*Requirements*
Reproduce the whole listing, character for character.

◇ ◇ ◇ ◇ ◇

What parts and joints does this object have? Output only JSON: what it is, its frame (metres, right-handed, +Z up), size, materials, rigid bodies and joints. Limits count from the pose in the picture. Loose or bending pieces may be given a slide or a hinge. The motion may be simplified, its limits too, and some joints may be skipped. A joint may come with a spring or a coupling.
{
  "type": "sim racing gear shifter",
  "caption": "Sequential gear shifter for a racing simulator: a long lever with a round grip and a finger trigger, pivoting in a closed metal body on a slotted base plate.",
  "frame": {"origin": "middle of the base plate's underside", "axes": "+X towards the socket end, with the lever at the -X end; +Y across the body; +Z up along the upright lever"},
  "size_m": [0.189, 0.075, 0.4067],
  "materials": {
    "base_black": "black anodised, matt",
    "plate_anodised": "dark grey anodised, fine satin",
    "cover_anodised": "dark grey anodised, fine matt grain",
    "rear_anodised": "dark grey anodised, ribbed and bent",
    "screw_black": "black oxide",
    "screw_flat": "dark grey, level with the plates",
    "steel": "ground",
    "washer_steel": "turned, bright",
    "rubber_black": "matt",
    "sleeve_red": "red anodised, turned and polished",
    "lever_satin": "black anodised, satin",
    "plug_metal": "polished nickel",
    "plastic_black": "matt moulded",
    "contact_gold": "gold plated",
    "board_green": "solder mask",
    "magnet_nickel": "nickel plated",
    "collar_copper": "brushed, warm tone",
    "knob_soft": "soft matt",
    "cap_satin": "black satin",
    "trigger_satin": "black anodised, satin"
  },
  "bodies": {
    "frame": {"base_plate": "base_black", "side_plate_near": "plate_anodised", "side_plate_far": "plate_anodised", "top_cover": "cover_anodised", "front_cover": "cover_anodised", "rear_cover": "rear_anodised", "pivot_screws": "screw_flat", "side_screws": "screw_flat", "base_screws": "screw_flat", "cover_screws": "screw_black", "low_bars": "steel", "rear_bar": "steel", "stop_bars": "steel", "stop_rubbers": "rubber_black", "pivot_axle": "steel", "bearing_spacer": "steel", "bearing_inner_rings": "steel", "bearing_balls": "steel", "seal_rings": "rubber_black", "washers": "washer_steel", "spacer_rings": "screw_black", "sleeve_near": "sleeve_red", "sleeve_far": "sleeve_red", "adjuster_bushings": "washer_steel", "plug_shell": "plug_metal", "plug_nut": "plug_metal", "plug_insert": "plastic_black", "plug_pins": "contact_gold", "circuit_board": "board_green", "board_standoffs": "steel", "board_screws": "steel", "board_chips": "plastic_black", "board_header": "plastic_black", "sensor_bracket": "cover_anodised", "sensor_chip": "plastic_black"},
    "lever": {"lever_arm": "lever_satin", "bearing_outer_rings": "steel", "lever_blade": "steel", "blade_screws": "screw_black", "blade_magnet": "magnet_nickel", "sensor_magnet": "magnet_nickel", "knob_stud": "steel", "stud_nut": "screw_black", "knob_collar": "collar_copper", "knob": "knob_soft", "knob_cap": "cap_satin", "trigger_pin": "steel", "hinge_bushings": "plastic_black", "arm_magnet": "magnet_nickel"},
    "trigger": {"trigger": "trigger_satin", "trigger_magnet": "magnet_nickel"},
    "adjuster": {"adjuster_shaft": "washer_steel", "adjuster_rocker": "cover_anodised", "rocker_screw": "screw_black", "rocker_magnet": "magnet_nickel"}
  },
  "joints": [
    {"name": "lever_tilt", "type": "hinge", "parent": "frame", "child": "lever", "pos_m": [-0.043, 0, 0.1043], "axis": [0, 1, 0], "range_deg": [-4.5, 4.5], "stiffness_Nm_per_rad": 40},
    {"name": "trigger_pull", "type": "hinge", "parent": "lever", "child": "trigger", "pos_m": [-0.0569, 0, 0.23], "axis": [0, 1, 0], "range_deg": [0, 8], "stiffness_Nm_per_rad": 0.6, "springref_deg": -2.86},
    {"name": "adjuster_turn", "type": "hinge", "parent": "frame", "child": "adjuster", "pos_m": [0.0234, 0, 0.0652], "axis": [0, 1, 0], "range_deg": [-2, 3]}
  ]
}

◇ ◇ ◇ ◇ ◇

*Result*
What parts and joints does this object have? Output only JSON: what it is, its frame (metres, right-handed, +Z up), size, materials, rigid bodies and joints. Limits count from the pose in the picture. Loose or bending pieces may be given a slide or a hinge. The motion may be simplified, its limits too, and some joints may be skipped. A joint may come with a spring or a coupling.
{
  "type": "sim racing gear shifter",
  "caption": "Sequential gear shifter for a racing simulator: a long lever with a round grip and a finger trigger, pivoting in a closed metal body on a slotted base plate.",
  "frame": {"origin": "middle of the base plate's underside", "axes": "+X towards the socket end, with the lever at the -X end; +Y across the body; +Z up along the upright lever"},
  "size_m": [0.189, 0.075, 0.4067],
  "materials": {
    "base_black": "black anodised, matt",
    "plate_anodised": "dark grey anodised, fine satin",
    "cover_anodised": "dark grey anodised, fine matt grain",
    "rear_anodised": "dark grey anodised, ribbed and bent",
    "screw_black": "black oxide",
    "screw_flat": "dark grey, level with the plates",
    "steel": "ground",
    "washer_steel": "turned, bright",
    "rubber_black": "matt",
    "sleeve_red": "red anodised, turned and polished",
    "lever_satin": "black anodised, satin",
    "plug_metal": "polished nickel",
    "plastic_black": "matt moulded",
    "contact_gold": "gold plated",
    "board_green": "solder mask",
    "magnet_nickel": "nickel plated",
    "collar_copper": "brushed, warm tone",
    "knob_soft": "soft matt",
    "cap_satin": "black satin",
    "trigger_satin": "black anodised, satin"
  },
  "bodies": {
    "frame": {"base_plate": "base_black", "side_plate_near": "plate_anodised", "side_plate_far": "plate_anodised", "top_cover": "cover_anodised", "front_cover": "cover_anodised", "rear_cover": "rear_anodised", "pivot_screws": "screw_flat", "side_screws": "screw_flat", "base_screws": "screw_flat", "cover_screws": "screw_black", "low_bars": "steel", "rear_bar": "steel", "stop_bars": "steel", "stop_rubbers": "rubber_black", "pivot_axle": "steel", "bearing_spacer": "steel", "bearing_inner_rings": "steel", "bearing_balls": "steel", "seal_rings": "rubber_black", "washers": "washer_steel", "spacer_rings": "screw_black", "sleeve_near": "sleeve_red", "sleeve_far": "sleeve_red", "adjuster_bushings": "washer_steel", "plug_shell": "plug_metal", "plug_nut": "plug_metal", "plug_insert": "plastic_black", "plug_pins": "contact_gold", "circuit_board": "board_green", "board_standoffs": "steel", "board_screws": "steel", "board_chips": "plastic_black", "board_header": "plastic_black", "sensor_bracket": "cover_anodised", "sensor_chip": "plastic_black"},
    "lever": {"lever_arm": "lever_satin", "bearing_outer_rings": "steel", "lever_blade": "steel", "blade_screws": "screw_black", "blade_magnet": "magnet_nickel", "sensor_magnet": "magnet_nickel", "knob_stud": "steel", "stud_nut": "screw_black", "knob_collar": "collar_copper", "knob": "knob_soft", "knob_cap": "cap_satin", "trigger_pin": "steel", "hinge_bushings": "plastic_black", "arm_magnet": "magnet_nickel"},
    "trigger": {"trigger": "trigger_satin", "trigger_magnet": "magnet_nickel"},
    "adjuster": {"adjuster_shaft": "washer_steel", "adjuster_rocker": "cover_anodised", "rocker_screw": "screw_black", "rocker_magnet": "magnet_nickel"}
  },
  "joints": [
    {"name": "lever_tilt", "type": "hinge", "parent": "frame", "child": "lever", "pos_m": [-0.043, 0, 0.1043], "axis": [0, 1, 0], "range_deg": [-4.5, 4.5], "stiffness_Nm_per_rad": 40},
    {"name": "trigger_pull", "type": "hinge", "parent": "lever", "child": "trigger", "pos_m": [-0.0569, 0, 0.23], "axis": [0, 1, 0], "range_deg": [0, 8], "stiffness_Nm_per_rad": 0.6, "springref_deg": -2.86},
    {"name": "adjuster_turn", "type": "hinge", "parent": "frame", "child": "adjuster", "pos_m": [0.0234, 0, 0.0652], "axis": [0, 1, 0], "range_deg": [-2, 3]}
  ]
}